Completely out of cure spells, but with Moruth still fully “loaded” with magic-user spells, we decided to continue for one more major encounter (or treasure find) before retreating to the surface. After finding a passage containing an underground river (fortunately bridged), our wish for carnage was met by a trio of strange hairy spiders. Rudrick heard the movement of the strange creatures in their webs through the door into the room, and the now magically-enhanced strength of Torvull allowed us to break down the door and rush them in combat immediately, winning us the initiative (although not full surprise). One of the spiders was incapacitated by Moruth’s sleep spell, but the remaining two spiders both attacked Coruhn, and managed to strike home despite his incredible AC of -2. His failed saving throw against the poison made us think that he was lost, but then we discovered the true horror of these beings as Coruhn began to spasm and dance. And the dance was contagious, as if by magic Bethunel, Rudrick (who was invisble and hadn’t attacked yet) and Torvull each began to dance also, leaving only Moruth unaffected. A dancing fighting withdrawal began, except for Rudrick who successfully managed to backstab one of the spiders, as Moruth let off another sleep spell at the spiders and Rudrick (relying on the metagame knowledge that Rudrick is level 5, and thus immune to the spell). This time the spell did the job and the remaining spiders were immobilized and then slain.
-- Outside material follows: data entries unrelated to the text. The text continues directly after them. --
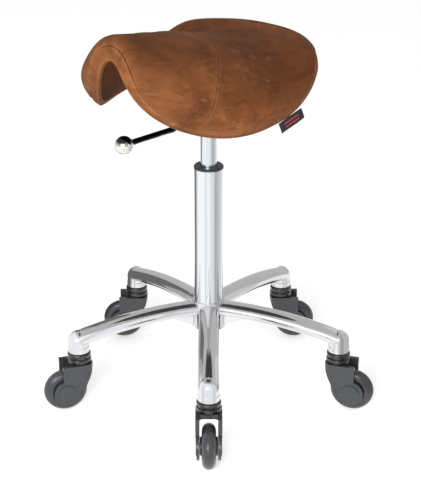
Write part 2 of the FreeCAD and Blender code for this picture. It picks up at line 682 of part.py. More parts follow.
# ---------------------------------------------------------------- seat carrier
def mount_block():
    """Wooden block between the flat steel plate and the curved shell."""
    top = size("plate_low") + size("steel")
    half_x = size("plate_half_x") - 4
    half_y = size("plate_half_y") - 4
    gap = size("block_gap")

    def corner_ring(shrink, level):
        points = []
        for k in range(48):
            angle = 2 * math.pi * (k + 0.5) / 48
            cx, sy = math.cos(angle), math.sin(angle)
            power = size("block_corner")
            radius = (abs(cx / half_x) ** power + abs(sy / half_y) ** power) ** (-1.0 / power) * shrink
            plan = (radius * cx, radius * sy)
            if level is None:
                station, across = station_of(plan[1], plan[0])
                points.append(V(plan[0], plan[1], saddle_point(station, across, 0).z - gap))
            else:
                points.append(V(plan[0], plan[1], level))
        curve = Part.BSplineCurve()
        curve.interpolate(points, PeriodicFlag=True)
        return Part.Wire([curve.toShape()])

    upper = [corner_ring(scale, None) for scale in (0.35, 0.7, 1.0)]
    base = corner_ring(1.0, top)
    station, across = station_of(0.0, 0.0)
    peak = Part.Vertex(V(0, 0, saddle_point(station, across, 0).z - gap))
    rings = [peak] + upper + [base]
    faces = [Part.Face(base)]
    for first, second in zip(rings, rings[1:]):
        faces += Part.makeLoft([first, second], False, True).Faces
    solid = solid_of(faces)
    for x_value, y_value in bolt_spots():
        solid = solid.cut(Part.makeCylinder(size("bolt_r"), 120, V(x_value, y_value, top - 2)))
    put_feature("mount_block", solid)


def mechanism():
    """Steel plate, the channel welded under it, the taper socket and the lever's pivot pin."""
    plate = doc.addObject("PartDesign::Body", "mechanism_plate_body")
    outline = new_sketch(plate, "plate_outline", "XY_Plane", V(0, 0, size("plate_low")))
    polygon(outline, [("-plate_half_x", "-plate_half_y"), ("plate_half_x", "-plate_half_y"),
                      ("plate_half_x", "plate_half_y"), ("-plate_half_x", "plate_half_y")])
    pad(plate, "plate_pad", outline, "steel", False)
    holes = new_sketch(plate, "plate_holes", "XY_Plane", V(0, 0, size("plate_low")))
    for along in ("-bolt_x", "bolt_x"):
        for up in ("-bolt_y", "bolt_y"):
            circle(holes, "bolt_r", along, up)
    pocket_through(plate, "plate_drilling", holes)
    keep(plate, "mechanism_plate")

    channel = doc.addObject("PartDesign::Body", "channel_body")
    section = new_sketch(channel, "channel_section", "XZ_Plane")
    inner = "bracket_half - steel + 1"
    polygon(section, [("-bracket_half", "web_z"), ("bracket_half", "web_z"), ("bracket_half", "plate_low"),
                      (inner, "plate_low"), (inner, "web_z + steel"), ("-(" + inner + ")", "web_z + steel"),
                      ("-(" + inner + ")", "plate_low"), ("-bracket_half", "plate_low")])
    pad(channel, "channel_pad", section, "bracket_len")
    opening = new_sketch(channel, "channel_opening", "XY_Plane")
    circle(opening, "cylinder_r")
    pocket_through(channel, "channel_bore", opening)
    pivot_hole = new_sketch(channel, "channel_pivot", "YZ_Plane")
    circle(pivot_hole, "pivot_r", "pivot_y", "pivot_z")
    pocket_through(channel, "channel_pivot_bore", pivot_hole)
    keep(channel, "mechanism_channel")

    turned("taper_socket", [
        ("cylinder_r", "taper_low"), ("taper_r - 2", "taper_low"), ("taper_r", "taper_low + 2"),
        ("taper_r", "web_z - 6"), ("taper_r + 5", "web_z"), ("cylinder_r", "web_z")])

    pin = doc.addObject("Part::Cylinder", "pivot_cylinder")
    pin.setExpression("Radius", bound("pivot_r"))
    pin.setExpression("Height", bound("2 * bracket_half"))
    keep(pin, "lever_pivot", FreeCAD.Placement(V(-size("bracket_half"), size("pivot_y"), size("pivot_z")),
                                               FreeCAD.Rotation(V(0, 1, 0), 90)))


def fixings():
    """Four hexagon-headed screws and the tee nuts they screw into."""
    screws = []
    nuts = []
    for index, (x_value, y_value) in enumerate(bolt_spots()):
        station, across = station_of(y_value, x_value)
        nut_low = saddle_point(station, across, 0).z + 1.2
        shank = doc.addObject("Part::Cylinder", "shank_%d" % index)
        shank.setExpression("Radius", bound("bolt_r"))
        shank.Height = nut_low + size("shell_thick") - 3 - size("plate_low")
        shank.Placement = FreeCAD.Placement(V(x_value, y_value, size("plate_low")), FreeCAD.Rotation())
        head = doc.addObject("Part::Prism", "head_%d" % index)
        head.Polygon = 6
        head.setExpression("Circumradius", bound("bolt_head_r"))
        head.setExpression("Height", bound("bolt_head_h"))
        head.Placement = FreeCAD.Placement(V(x_value, y_value, size("plate_low") - size("bolt_head_h")),
                                           FreeCAD.Rotation())
        screw = doc.addObject("Part::Fuse", "screw_%d" % index)
        screw.Base = shank
        screw.Tool = head
        screws.append(screw)
        outer = doc.addObject("Part::Cylinder", "nut_%d" % index)
        outer.Radius = size("bolt_r") + 1.5
        outer.Height = size("shell_thick") - 4
        outer.Placement = FreeCAD.Placement(V(x_value, y_value, nut_low), FreeCAD.Rotation())
        nut = doc.addObject("Part::Cut", "tee_nut_%d" % index)
        nut.Base = outer
        nut.Tool = shank
        nuts.append(nut)
    for label, pieces in (("seat_bolts", screws), ("tee_nuts", nuts)):
        group = doc.addObject("Part::Compound", label + "_group")
        group.Links = pieces
        keep(group, label)


def lever():
    """Cranked height lever on its pivot, with a ball knob."""
    points = [V(0, size("lever_tail_y"), size("pivot_z")), V(0, size("lever_bend_y"), size("pivot_z")),
              V(0, size("lever_flat_y"), size("lever_low_z")), V(0, size("ball_y") + 6, size("lever_low_z") - 1)]
    edges = []
    start = points[0]
    bend_r = size("lever_bend_r")
    for before, corner, after in zip(points, points[1:], points[2:]):
        way_in = (corner - before).normalize()
        way_out = (after - corner).normalize()
        turn = way_in.getAngle(way_out)
        back = bend_r * math.tan(turn / 2)
        first = corner - way_in * back
        last = corner + way_out * back
        bisector = (way_out - way_in).normalize()
        centre = corner + bisector * (bend_r / math.cos(turn / 2))
        middle = centre - bisector * bend_r
        edges.append(Part.makeLine(start, first))
        edges.append(Part.Arc(first, middle, last).toShape())
        start = last
    edges.append(Part.makeLine(start, points[-1]))
    path = Part.Wire(edges)
    section = Part.Wire([Part.makeCircle(size("lever_r"), points[0], V(0, -1, 0))])
    rod = path.makePipeShell([section], True, True)
    hole = Part.makeCylinder(size("pivot_r") + size("running_gap"), 40,
                             V(-20, size("pivot_y"), size("pivot_z")), V(1, 0, 0))
    eye = Part.makeCylinder(size("eye_r"), 16, V(-8, size("pivot_y"), size("pivot_z")), V(1, 0, 0))
    put_feature("lever_rod", rod.fuse(eye).cut(hole).removeSplitter())
    ball = doc.addObject("Part::Sphere", "ball_sphere")
    ball.setExpression("Radius", bound("ball_r"))
    bored = doc.addObject("Part::Cut", "ball_bored")
    spike = doc.addObject("Part::Cylinder", "ball_bore")
    spike.setExpression("Radius", bound("lever_r"))
    spike.Height = 30
    spike.Placement = FreeCAD.Placement(V(0, 6, 0), FreeCAD.Rotation(V(1, 0, 0), -90))
    bored.Base = ball
    bored.Tool = spike
    keep(bored, "lever_ball", FreeCAD.Placement(V(0, size("ball_y"), size("lever_low_z") - 1), FreeCAD.Rotation()))


star_base()
column()
gas_lift()
casters()
mechanism()
mount_block()
fixings()
lever()
seat_shell()
seat_foam()
top_panels()
cover_band()
underside_cover()
seat_label()

doc.recompute()
for obj in doc.Objects:
    if "Invalid" in obj.State or "Error" in obj.State:
        raise RuntimeError("%s did not recompute: %s" % (obj.Label, obj.State))
os.makedirs("parts", exist_ok=True)
total = 0.0
for part in PARTS:
    shape = part.Shape
    if shape.isNull() or not shape.isValid() or shape.Volume <= 0:
        raise RuntimeError("%s has no sound solid" % part.Label)
    shape.exportStep("parts/%s.step" % part.Label)
    total += shape.Volume
print("sub-parts:", len(PARTS), "volume in litres: %.3f" % (total / 1e6))
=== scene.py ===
import math

import bpy
import numpy as np
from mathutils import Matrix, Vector


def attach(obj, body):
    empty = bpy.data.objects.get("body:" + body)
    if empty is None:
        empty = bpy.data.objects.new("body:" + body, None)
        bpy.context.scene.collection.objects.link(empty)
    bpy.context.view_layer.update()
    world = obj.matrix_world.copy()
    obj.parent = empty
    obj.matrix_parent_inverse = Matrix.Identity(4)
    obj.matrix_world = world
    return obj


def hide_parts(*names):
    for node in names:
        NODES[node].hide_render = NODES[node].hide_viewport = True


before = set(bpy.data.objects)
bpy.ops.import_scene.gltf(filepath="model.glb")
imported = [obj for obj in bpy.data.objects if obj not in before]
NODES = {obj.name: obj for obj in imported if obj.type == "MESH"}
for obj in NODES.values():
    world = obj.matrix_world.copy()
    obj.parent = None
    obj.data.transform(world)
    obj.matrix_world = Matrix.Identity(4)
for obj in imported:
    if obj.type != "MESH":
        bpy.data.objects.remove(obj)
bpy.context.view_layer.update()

MM = 0.001               # one millimetre in metres

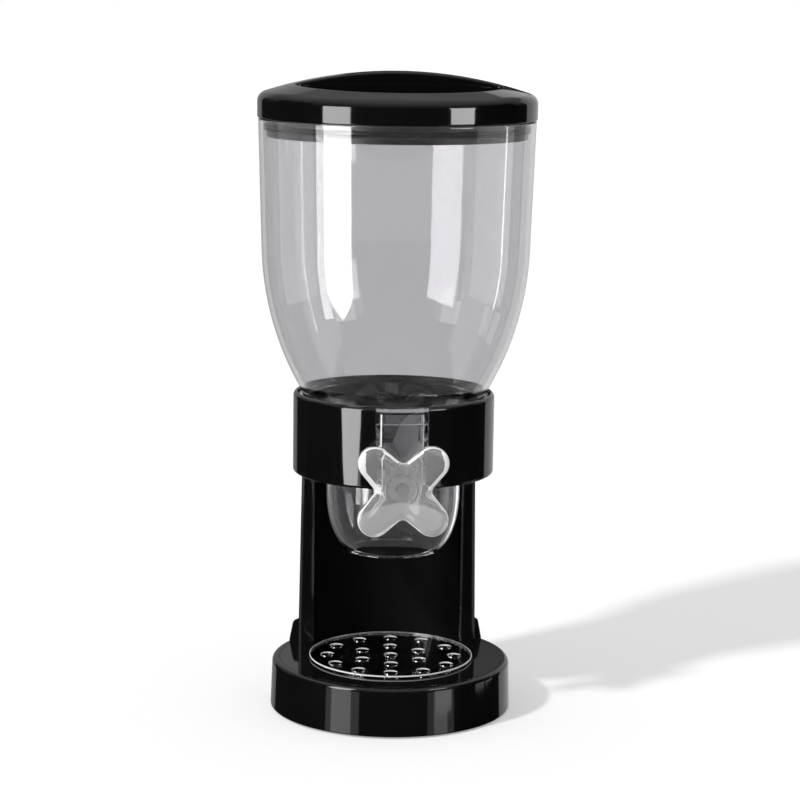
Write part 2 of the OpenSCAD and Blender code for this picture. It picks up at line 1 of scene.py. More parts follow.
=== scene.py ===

Still dancing ackwardly, the party spiked the door closed and settled in to see if the poison and dancing would pass. The dancing lasted for nearly an hour, bringing the dancers near to the edge of exhaustion (and definitely leaving bloody blisters in their armoured sabots). Fortunately no monsters came across the room during that time. So collecting the spider’s loot (copper and some platinum), the party returned to the surface and to their boat to recover.